6. More importantly, the figure of $8,000.80 is arrived at by deducting $15,000 and $34,990 from $57,990.80 (being the amount of the balance owing prior to the two final progress claims). What has happened is that the respondent has firstly deducted the retention sum from the amount owing (by adding it to the amount paid) and then added it back in by including it in progress claim number 15. In this way the retention amount found its way into the demand.
7. This conclusion is strengthened by the words of the annexures:
incl retn not paid & to be released of $11,397-00
8. As the Master found, the retention was not to be released, and so it ought to be deducted from the demand. The amount of the retention according to the evidence is $12,470 (see annexure A to the third affidavit of John O'Neill -- attached). There is no explanation for the lesser sum of $11,397. The difference between the demand amounts in the respondent's table at page 3 of its submissions is roughly the difference between the different retention amounts ($12,470 - $11,397 = $1073; $53,158 - $52,086 = $1072).

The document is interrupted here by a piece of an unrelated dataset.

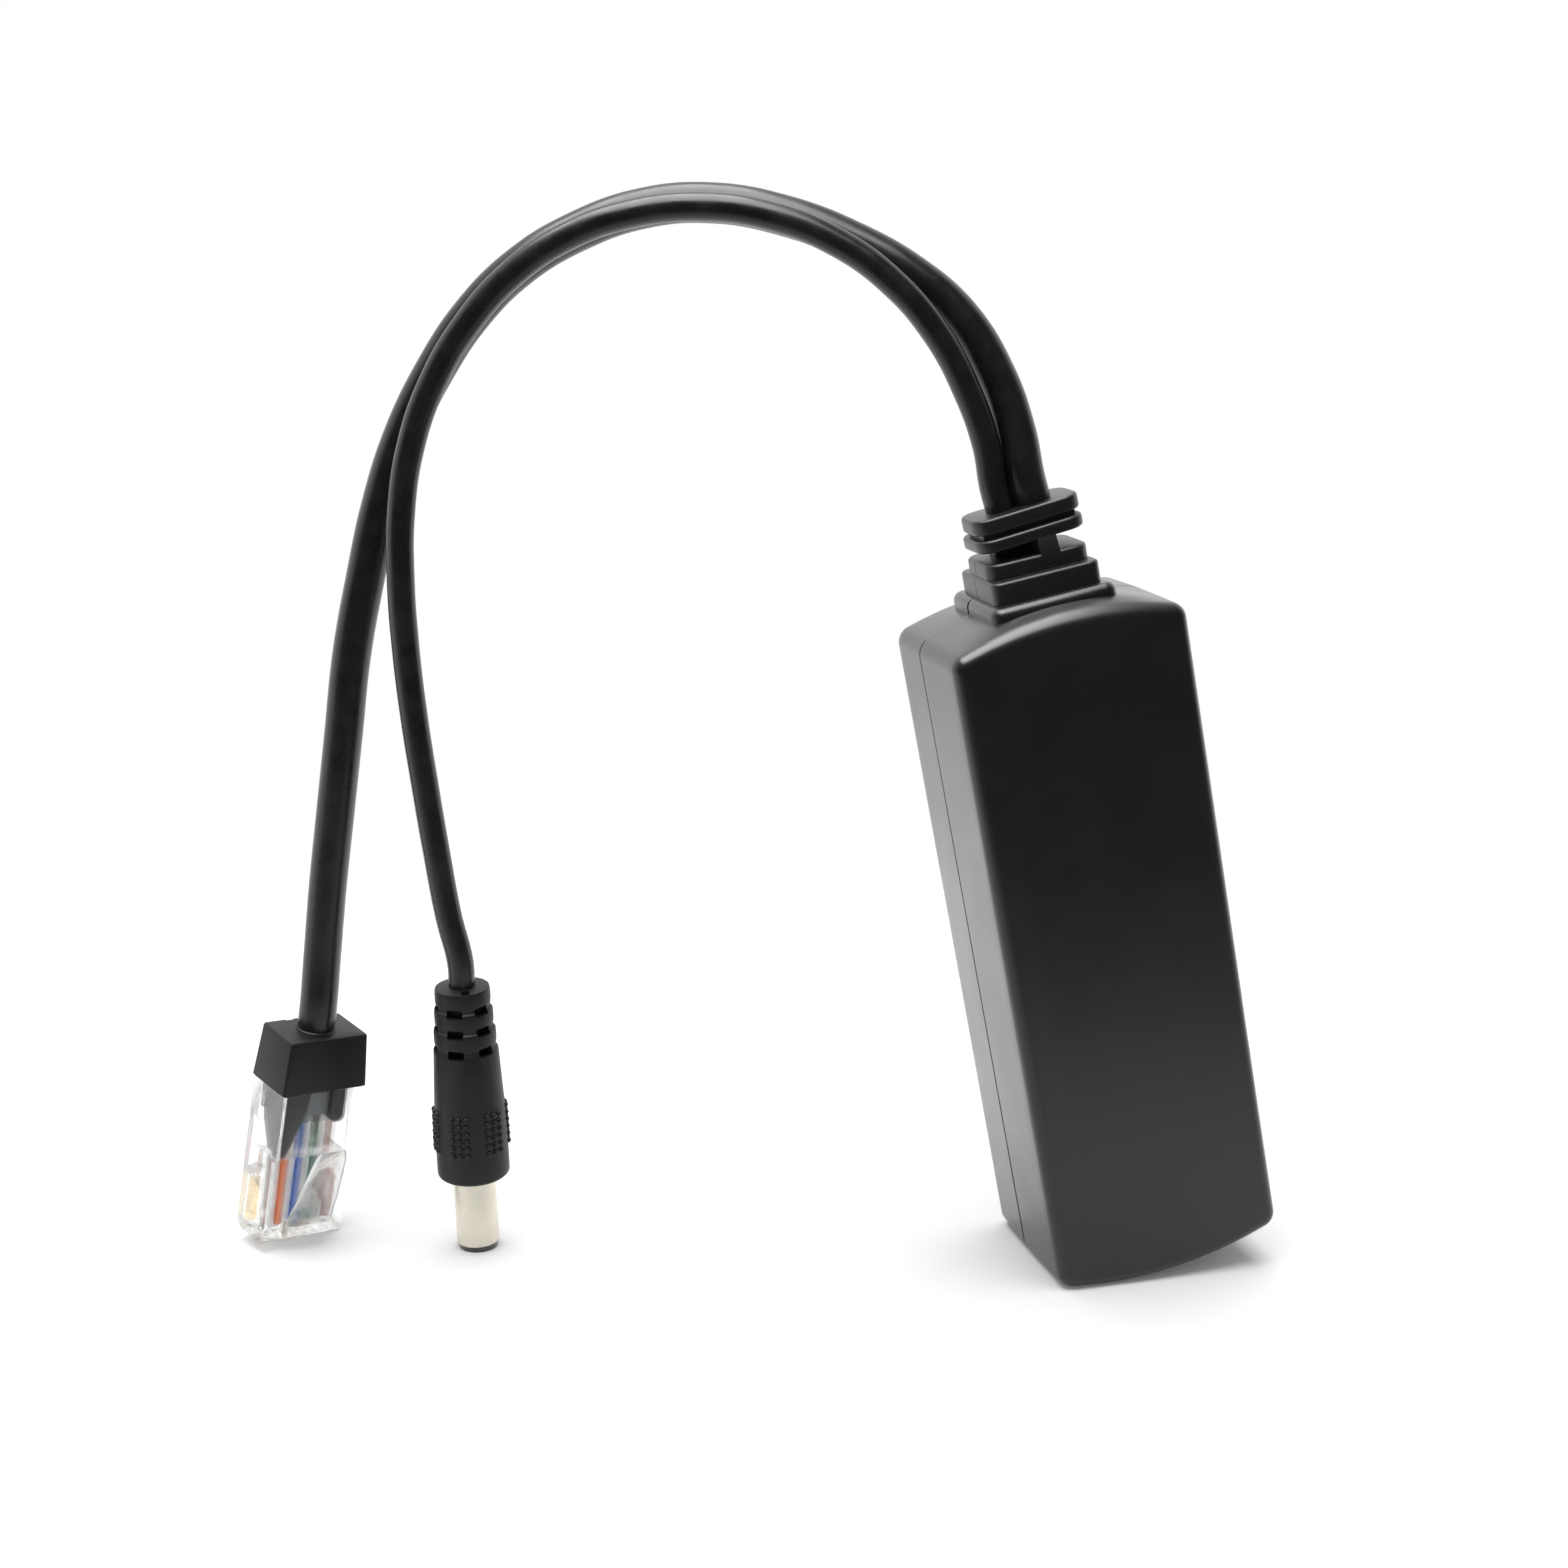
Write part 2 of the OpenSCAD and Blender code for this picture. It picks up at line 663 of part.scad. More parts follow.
module socket_contact(i) {
    y = opening_y + opening_h / 2 - contact_gap;
    top = socket_face + opening_l;
    bend = top - contact_run;
    tip = top - contact_tip_run;
    color([0.85, 0.68, 0.3]) in_housing() translate([pin_x(i) + blade_t / 2, 0, 0]) rotate([0, -90, 0])
        linear_extrude(blade_t) polygon([
            [top + 0.9, y - contact_t], [top + 0.9, y], [bend, y], [bend - 0.4, y - contact_t],
            [tip, y - contact_rise], [tip + 0.2, y - contact_rise + contact_t],
            [bend + 0.6, y - contact_t - 0.1], [bend + 1, y - contact_t]
        ]);
}

// Isolating transformer of the data pairs.
module network_transformer() {
    color([0.08, 0.08, 0.09]) in_housing() on_board(right_edge - data_transformer_size[0], first_row, data_transformer_size);
}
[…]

9. Leaving aside the amounts claimed in Annexure G (amounting to $44,200) and the amount of $1,856.10, the demand ought to be varied as follows:
$53,158.00 (LESS)
$ 9,947.24
$ 7,400.95
$ 236.90
$12,470.00
$23,102.91
Question Four: Setting Aside the Statutory Demand or reducing it
48 The end result from answering the earlier three questions is that:
(i) the two claimed offsets of $1,856.10 and $44,200 disallowed by the Master as genuinely in dispute were correctly so disallowed, but
(ii) the demand should be reduced to a substantiated amount of $23,102.91 (this resulting in part from material supplemented from that before the Master).
COSTS AND ORDERS
49 The principal issue has been the two claimed offsetting amounts and on that the Respondent has been successful. The subsidiary issue, both in terms of time and quantum, is the reduction to $23,102.91, where each side had some success. In all the circumstances, I would as I presently see matters, award costs to the Respondent, though the parties may address me on costs if they wish.
50 I direct the parties to submit orders giving effect to this judgment.